Entries:
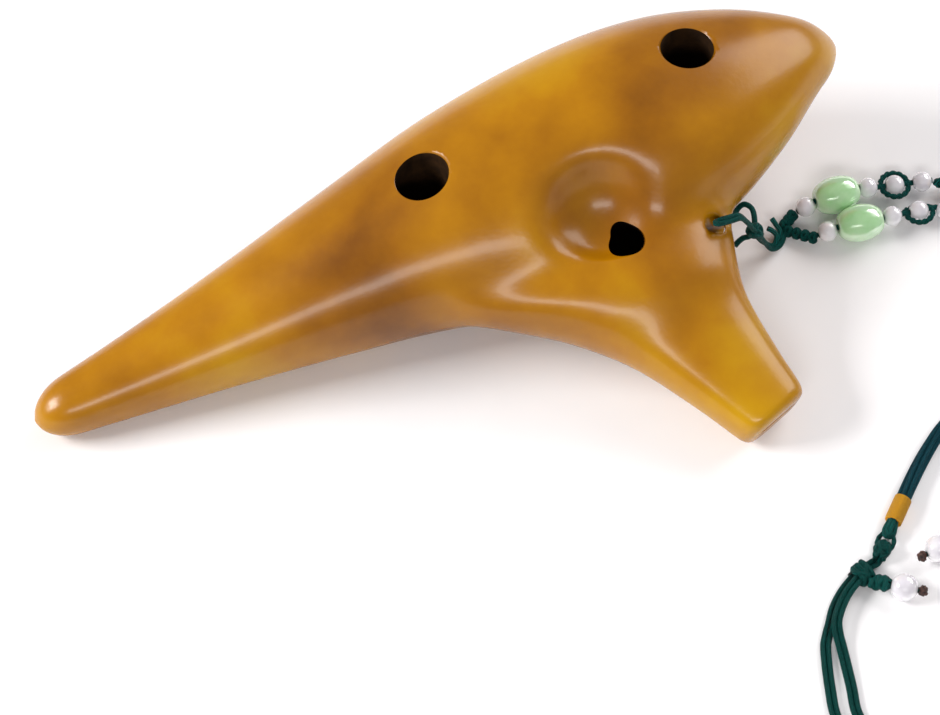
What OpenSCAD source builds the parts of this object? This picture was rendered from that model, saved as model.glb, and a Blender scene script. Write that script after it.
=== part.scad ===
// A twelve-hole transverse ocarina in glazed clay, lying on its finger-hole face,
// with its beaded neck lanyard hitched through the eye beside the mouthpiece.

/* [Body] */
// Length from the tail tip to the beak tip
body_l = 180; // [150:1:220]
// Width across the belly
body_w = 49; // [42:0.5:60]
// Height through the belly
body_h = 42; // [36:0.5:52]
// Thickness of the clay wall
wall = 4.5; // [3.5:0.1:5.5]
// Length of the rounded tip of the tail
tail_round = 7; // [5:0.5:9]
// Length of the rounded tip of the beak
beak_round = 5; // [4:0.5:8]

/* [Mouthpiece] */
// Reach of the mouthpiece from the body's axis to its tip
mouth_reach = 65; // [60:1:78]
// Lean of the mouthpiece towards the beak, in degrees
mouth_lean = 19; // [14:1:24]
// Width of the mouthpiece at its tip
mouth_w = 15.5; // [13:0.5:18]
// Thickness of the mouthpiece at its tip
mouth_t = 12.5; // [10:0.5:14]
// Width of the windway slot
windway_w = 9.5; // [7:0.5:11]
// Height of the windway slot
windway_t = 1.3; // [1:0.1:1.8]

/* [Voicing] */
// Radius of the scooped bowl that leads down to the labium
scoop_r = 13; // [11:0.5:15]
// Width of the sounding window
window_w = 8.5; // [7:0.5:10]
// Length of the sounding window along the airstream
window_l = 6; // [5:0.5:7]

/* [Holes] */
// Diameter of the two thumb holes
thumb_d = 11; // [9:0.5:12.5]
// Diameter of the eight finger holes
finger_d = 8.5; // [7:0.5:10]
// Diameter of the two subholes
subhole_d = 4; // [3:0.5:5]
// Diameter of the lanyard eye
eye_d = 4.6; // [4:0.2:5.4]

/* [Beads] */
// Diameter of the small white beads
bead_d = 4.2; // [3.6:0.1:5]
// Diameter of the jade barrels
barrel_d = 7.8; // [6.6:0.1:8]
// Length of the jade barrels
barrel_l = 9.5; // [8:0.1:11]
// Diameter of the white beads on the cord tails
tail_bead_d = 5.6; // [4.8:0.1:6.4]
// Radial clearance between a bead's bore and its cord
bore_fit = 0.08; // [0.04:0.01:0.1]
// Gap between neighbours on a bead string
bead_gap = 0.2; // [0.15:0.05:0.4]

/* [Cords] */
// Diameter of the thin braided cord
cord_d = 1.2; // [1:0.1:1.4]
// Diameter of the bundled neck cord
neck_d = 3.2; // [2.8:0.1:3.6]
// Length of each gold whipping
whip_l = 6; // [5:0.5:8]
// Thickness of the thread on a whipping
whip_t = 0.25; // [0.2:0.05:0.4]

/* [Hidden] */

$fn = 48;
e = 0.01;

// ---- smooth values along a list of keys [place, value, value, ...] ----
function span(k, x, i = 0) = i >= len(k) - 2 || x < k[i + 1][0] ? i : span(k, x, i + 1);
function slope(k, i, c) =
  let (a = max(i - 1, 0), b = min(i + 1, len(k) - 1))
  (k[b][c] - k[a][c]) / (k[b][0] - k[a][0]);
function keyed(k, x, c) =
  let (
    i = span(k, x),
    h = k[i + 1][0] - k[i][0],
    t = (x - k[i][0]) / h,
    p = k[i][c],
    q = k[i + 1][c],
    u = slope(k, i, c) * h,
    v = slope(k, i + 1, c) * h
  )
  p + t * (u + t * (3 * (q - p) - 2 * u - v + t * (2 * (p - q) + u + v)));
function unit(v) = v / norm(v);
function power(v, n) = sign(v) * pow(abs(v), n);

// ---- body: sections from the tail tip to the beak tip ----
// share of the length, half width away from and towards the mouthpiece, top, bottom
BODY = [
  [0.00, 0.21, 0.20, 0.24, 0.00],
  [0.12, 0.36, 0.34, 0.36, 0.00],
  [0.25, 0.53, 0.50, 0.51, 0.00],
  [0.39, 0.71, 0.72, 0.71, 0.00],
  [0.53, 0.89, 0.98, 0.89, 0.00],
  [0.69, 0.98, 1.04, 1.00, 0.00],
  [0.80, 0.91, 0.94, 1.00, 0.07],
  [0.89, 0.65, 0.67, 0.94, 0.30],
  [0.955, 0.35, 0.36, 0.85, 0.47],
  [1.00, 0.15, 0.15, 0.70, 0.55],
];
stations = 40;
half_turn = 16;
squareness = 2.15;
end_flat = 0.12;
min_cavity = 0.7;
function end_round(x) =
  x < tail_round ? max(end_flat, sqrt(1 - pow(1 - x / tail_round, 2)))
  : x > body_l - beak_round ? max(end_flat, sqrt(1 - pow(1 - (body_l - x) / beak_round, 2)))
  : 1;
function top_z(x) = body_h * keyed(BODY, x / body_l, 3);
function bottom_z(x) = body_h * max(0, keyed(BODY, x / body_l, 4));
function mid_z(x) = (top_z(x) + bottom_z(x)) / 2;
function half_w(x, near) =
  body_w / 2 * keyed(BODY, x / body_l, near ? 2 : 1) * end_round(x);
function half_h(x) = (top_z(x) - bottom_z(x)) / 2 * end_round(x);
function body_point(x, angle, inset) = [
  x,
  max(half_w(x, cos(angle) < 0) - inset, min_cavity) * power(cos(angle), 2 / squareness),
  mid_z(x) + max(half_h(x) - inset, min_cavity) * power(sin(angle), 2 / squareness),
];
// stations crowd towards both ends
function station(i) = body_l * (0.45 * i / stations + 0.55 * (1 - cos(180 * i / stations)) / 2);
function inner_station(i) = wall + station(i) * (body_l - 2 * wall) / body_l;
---
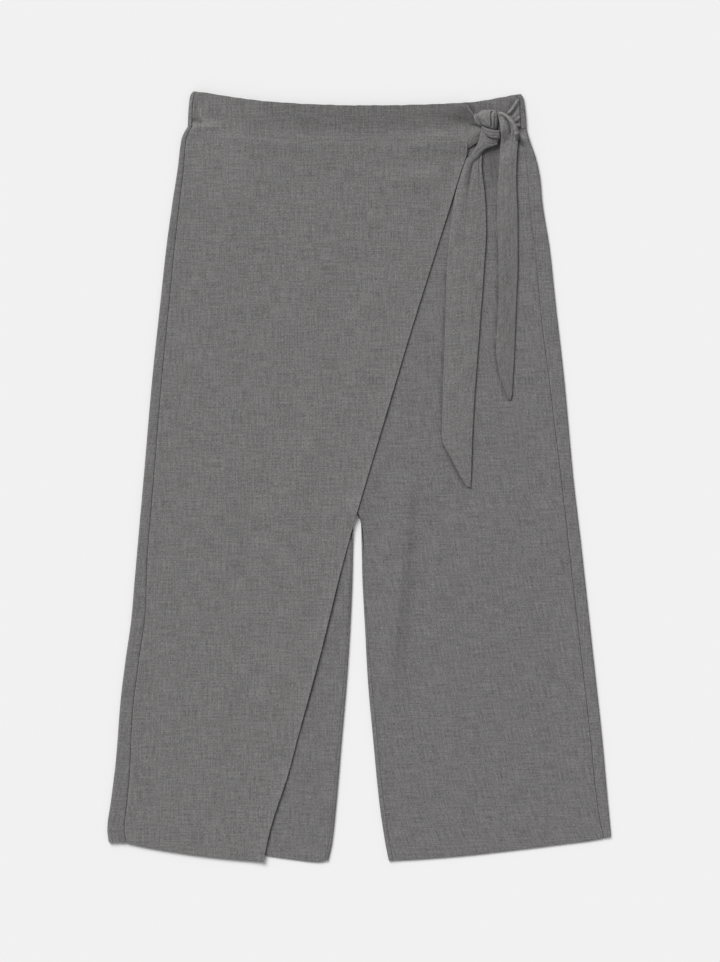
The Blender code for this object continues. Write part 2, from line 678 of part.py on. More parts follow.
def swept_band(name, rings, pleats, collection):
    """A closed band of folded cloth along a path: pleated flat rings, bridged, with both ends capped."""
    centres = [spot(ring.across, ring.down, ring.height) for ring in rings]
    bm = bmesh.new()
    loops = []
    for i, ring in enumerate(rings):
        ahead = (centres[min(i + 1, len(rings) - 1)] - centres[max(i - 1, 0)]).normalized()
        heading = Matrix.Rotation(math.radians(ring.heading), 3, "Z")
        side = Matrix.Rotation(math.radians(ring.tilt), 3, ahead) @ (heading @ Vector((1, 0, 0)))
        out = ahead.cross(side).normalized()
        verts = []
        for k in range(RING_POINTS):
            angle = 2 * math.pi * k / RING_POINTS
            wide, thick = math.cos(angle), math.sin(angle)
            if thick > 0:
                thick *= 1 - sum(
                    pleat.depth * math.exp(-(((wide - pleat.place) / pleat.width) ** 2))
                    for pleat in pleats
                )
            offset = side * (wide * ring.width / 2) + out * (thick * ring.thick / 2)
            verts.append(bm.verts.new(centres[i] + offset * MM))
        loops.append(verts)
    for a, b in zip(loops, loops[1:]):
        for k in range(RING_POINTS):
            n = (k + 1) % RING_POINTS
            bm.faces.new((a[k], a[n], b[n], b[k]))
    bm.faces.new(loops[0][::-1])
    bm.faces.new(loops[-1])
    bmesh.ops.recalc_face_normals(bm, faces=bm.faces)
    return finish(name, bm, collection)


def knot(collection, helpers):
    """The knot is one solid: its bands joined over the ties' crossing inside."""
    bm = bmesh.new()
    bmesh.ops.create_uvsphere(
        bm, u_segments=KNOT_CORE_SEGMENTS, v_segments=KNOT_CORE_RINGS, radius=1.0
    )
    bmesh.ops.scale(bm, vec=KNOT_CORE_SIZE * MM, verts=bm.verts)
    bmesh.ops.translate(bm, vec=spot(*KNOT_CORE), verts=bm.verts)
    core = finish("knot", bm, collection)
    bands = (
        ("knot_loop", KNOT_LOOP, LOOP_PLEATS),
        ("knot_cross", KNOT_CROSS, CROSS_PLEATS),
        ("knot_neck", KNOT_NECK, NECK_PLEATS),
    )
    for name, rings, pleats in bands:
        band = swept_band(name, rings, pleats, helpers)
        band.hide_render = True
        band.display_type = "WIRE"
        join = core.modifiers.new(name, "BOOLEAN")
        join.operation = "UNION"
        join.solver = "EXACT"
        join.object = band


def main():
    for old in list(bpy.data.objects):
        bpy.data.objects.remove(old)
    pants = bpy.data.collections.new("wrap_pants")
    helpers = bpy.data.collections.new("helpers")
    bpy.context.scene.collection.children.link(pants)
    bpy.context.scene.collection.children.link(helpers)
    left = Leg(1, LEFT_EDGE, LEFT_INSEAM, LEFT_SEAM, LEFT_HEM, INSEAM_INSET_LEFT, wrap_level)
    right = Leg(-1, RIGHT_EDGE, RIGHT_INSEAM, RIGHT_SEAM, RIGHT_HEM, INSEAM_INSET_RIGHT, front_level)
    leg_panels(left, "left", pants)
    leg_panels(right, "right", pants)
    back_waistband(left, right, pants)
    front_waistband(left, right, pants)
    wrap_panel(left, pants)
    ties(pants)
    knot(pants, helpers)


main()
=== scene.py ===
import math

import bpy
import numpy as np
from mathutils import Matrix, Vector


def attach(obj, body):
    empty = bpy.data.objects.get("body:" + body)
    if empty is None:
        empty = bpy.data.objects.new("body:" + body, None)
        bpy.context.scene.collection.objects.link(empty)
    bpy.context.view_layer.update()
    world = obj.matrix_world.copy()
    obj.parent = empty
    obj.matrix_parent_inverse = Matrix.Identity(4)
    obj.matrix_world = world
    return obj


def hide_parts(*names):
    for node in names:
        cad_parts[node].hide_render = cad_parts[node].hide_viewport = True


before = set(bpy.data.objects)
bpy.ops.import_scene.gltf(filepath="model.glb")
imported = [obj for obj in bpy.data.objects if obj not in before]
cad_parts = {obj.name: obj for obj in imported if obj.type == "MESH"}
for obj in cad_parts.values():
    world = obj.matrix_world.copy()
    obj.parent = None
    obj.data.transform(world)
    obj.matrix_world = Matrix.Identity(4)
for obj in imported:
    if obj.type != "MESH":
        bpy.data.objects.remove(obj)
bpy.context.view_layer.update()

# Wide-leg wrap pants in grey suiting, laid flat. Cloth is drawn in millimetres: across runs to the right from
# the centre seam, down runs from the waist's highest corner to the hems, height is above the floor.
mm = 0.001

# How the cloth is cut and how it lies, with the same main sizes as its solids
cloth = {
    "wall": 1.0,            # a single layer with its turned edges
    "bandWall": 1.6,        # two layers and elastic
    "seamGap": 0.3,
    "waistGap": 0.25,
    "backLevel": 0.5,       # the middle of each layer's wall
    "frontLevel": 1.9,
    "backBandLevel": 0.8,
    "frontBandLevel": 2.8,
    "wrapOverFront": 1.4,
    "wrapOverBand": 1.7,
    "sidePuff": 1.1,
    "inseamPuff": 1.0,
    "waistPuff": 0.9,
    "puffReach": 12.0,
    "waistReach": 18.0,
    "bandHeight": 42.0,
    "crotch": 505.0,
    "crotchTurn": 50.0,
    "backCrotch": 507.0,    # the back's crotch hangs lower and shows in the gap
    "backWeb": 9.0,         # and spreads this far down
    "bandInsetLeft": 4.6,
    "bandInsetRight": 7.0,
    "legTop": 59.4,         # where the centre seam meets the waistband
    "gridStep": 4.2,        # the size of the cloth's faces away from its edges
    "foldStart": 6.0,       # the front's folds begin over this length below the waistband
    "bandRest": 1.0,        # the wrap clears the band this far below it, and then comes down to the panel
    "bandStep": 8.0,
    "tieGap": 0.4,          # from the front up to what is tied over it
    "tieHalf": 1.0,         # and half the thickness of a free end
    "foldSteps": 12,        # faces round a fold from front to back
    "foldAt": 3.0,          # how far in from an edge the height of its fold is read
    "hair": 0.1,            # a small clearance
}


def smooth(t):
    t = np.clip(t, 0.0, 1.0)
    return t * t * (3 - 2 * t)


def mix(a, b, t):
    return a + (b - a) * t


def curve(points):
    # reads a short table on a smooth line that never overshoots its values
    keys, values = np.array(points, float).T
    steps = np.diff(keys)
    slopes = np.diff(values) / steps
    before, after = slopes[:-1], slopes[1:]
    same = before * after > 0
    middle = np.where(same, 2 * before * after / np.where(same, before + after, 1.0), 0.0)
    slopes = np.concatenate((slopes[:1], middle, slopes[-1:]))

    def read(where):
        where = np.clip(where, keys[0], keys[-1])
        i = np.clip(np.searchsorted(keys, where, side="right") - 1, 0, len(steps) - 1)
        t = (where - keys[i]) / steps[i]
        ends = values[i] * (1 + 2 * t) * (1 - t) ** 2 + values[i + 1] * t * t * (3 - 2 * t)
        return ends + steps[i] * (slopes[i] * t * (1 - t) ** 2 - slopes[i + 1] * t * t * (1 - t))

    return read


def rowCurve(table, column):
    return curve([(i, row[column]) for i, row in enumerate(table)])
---
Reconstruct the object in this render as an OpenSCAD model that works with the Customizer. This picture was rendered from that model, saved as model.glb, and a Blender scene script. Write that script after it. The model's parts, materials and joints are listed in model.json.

Given request: Starting at the line that contains "back_waistband(left, right, pants)" and ending at the line that contains "obj.matrix_world = world", retype each line exactly; omit everything outside that range.

Full output:
    back_waistband(left, right, pants)
    front_waistband(left, right, pants)
    wrap_panel(left, pants)
    ties(pants)
    knot(pants, helpers)


main()
=== scene.py ===
import math

import bpy
import numpy as np
from mathutils import Matrix, Vector


def attach(obj, body):
    empty = bpy.data.objects.get("body:" + body)
    if empty is None:
        empty = bpy.data.objects.new("body:" + body, None)
        bpy.context.scene.collection.objects.link(empty)
    bpy.context.view_layer.update()
    world = obj.matrix_world.copy()
    obj.parent = empty
    obj.matrix_parent_inverse = Matrix.Identity(4)
    obj.matrix_world = world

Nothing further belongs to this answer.